+++ Listing
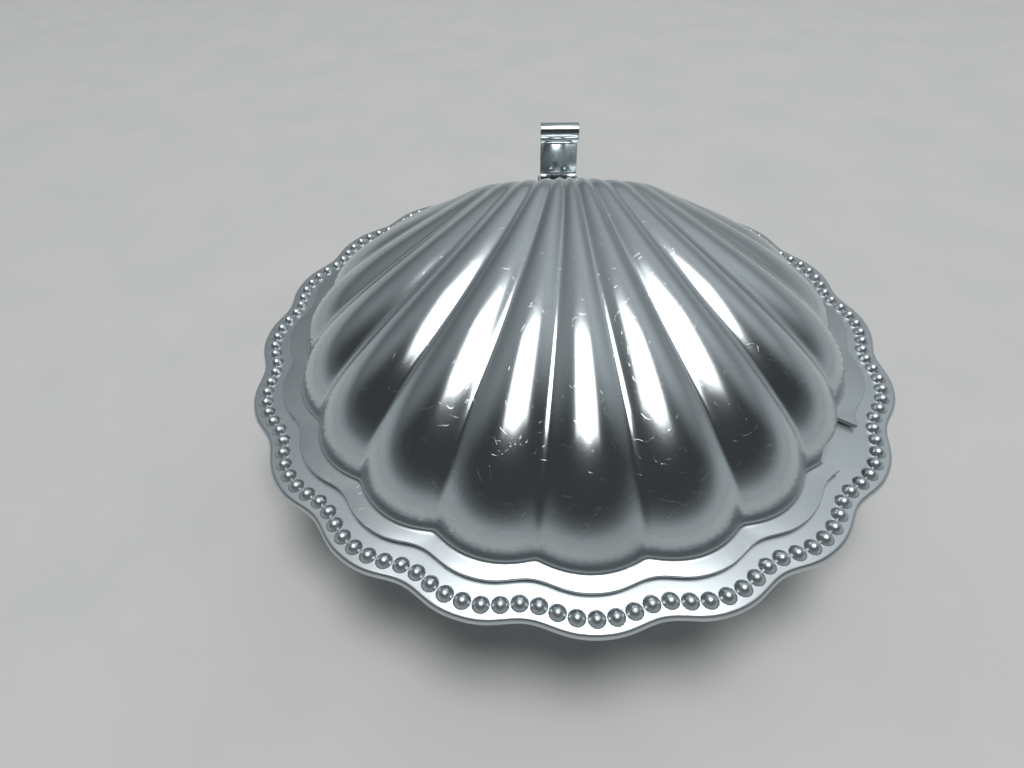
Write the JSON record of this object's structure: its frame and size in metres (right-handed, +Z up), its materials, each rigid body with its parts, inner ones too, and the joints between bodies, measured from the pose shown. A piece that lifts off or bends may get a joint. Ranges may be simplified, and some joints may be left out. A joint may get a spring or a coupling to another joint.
{
  "type": "covered caviar dish",
  "caption": "Round covered table dish in the form of a scallop shell, with a beaded tray on feet, a hinged fluted lid with thumb lever and a glass liner.",
  "frame": {"origin": "on the table, under the middle of the dish's whole length, hinge included", "axes": "+Z up; the front of the dish faces -Y and the hinge is at +Y"},
  "size_m": [0.1418, 0.146, 0.0551],
  "materials": {
    "satin_steel": "satin stainless steel, bright on the beads",
    "polished_steel": "polished stainless steel with fine scratches",
    "spring_steel": "bright rolled stainless strip",
    "pressed_glass": "clear pressed glass"
  },
  "bodies": {
    "tray": {"tray": "satin_steel", "tray_hinge_leaf": "spring_steel", "hinge_pin": "spring_steel", "foot_back": "polished_steel", "foot_front_left": "polished_steel", "foot_front_right": "polished_steel"},
    "lid": {"lid_shell": "polished_steel", "lid_hinge_leaf": "spring_steel", "thumb_lever": "spring_steel", "rivet_left": "polished_steel", "rivet_right": "polished_steel"},
    "liner": {"glass_liner": "pressed_glass"}
  },
  "joints": [
    {"name": "lid_hinge", "type": "hinge", "parent": "tray", "child": "lid", "pos_m": [0, 0.07105, 0.02315], "axis": [-1, 0, 0], "range_deg": [0, 95]},
    {"name": "liner_lift", "type": "slide", "parent": "tray", "child": "liner", "axis": [0, 0, 1], "range_m": [0, 0.0035]}
  ]
}
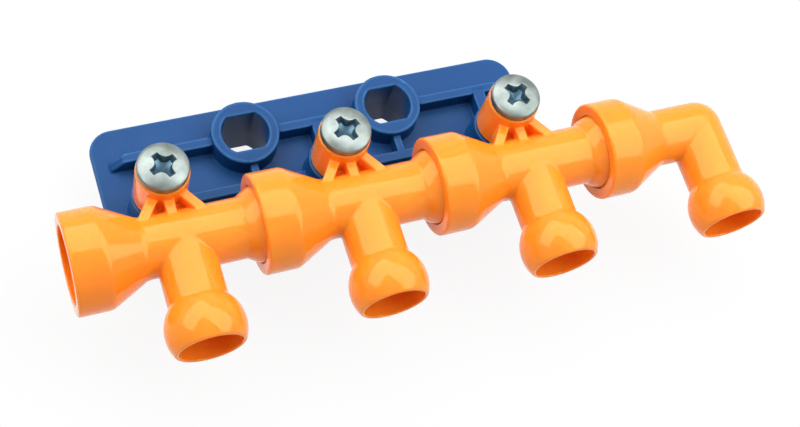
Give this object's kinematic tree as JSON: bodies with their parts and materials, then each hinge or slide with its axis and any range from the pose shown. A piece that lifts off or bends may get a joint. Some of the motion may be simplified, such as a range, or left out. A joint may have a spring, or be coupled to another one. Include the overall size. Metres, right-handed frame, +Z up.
++++++
* **Task requirements**: Restate every record exactly, leaving nothing out.

* **Final result**:
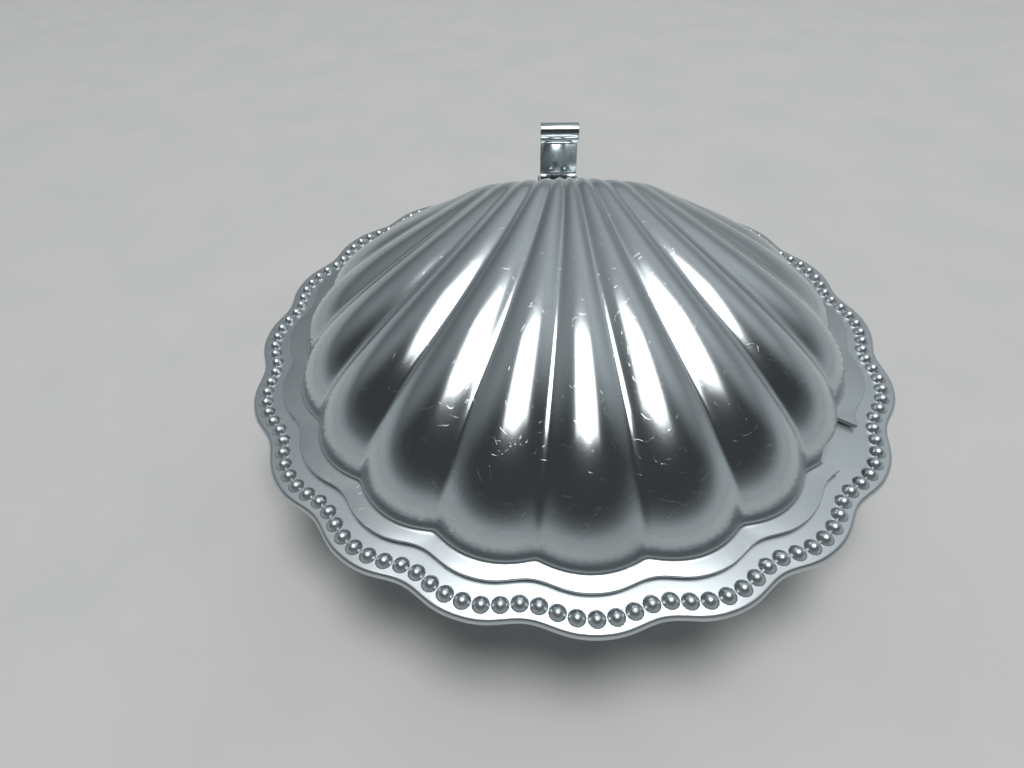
Write the JSON record of this object's structure: its frame and size in metres (right-handed, +Z up), its materials, each rigid body with its parts, inner ones too, and the joints between bodies, measured from the pose shown. A piece that lifts off or bends may get a joint. Ranges may be simplified, and some joints may be left out. A joint may get a spring or a coupling to another joint.
{
  "type": "covered caviar dish",
  "caption": "Round covered table dish in the form of a scallop shell, with a beaded tray on feet, a hinged fluted lid with thumb lever and a glass liner.",
  "frame": {"origin": "on the table, under the middle of the dish's whole length, hinge included", "axes": "+Z up; the front of the dish faces -Y and the hinge is at +Y"},
  "size_m": [0.1418, 0.146, 0.0551],
  "materials": {
    "satin_steel": "satin stainless steel, bright on the beads",
    "polished_steel": "polished stainless steel with fine scratches",
    "spring_steel": "bright rolled stainless strip",
    "pressed_glass": "clear pressed glass"
  },
  "bodies": {
    "tray": {"tray": "satin_steel", "tray_hinge_leaf": "spring_steel", "hinge_pin": "spring_steel", "foot_back": "polished_steel", "foot_front_left": "polished_steel", "foot_front_right": "polished_steel"},
    "lid": {"lid_shell": "polished_steel", "lid_hinge_leaf": "spring_steel", "thumb_lever": "spring_steel", "rivet_left": "polished_steel", "rivet_right": "polished_steel"},
    "liner": {"glass_liner": "pressed_glass"}
  },
  "joints": [
    {"name": "lid_hinge", "type": "hinge", "parent": "tray", "child": "lid", "pos_m": [0, 0.07105, 0.02315], "axis": [-1, 0, 0], "range_deg": [0, 95]},
    {"name": "liner_lift", "type": "slide", "parent": "tray", "child": "liner", "axis": [0, 0, 1], "range_m": [0, 0.0035]}
  ]
}
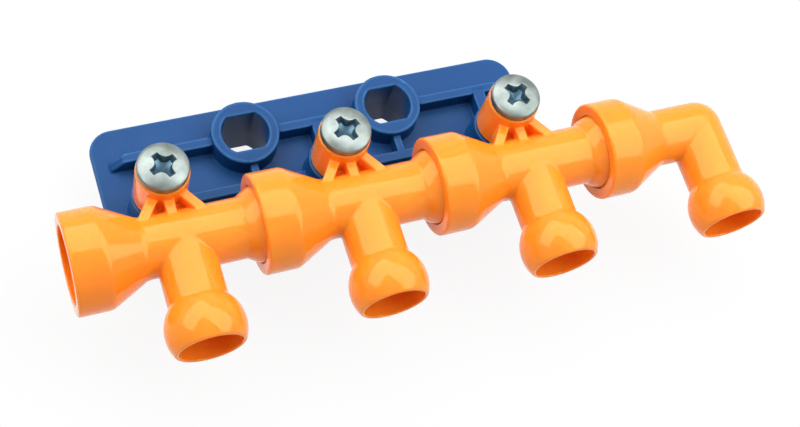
Give this object's kinematic tree as JSON: bodies with their parts and materials, then each hinge or slide with its axis and any range from the pose shown. A piece that lifts off or bends may get a joint. Some of the motion may be simplified, such as a range, or left out. A joint may have a spring, or be coupled to another one. Include the overall size. Metres, right-handed frame, +Z up.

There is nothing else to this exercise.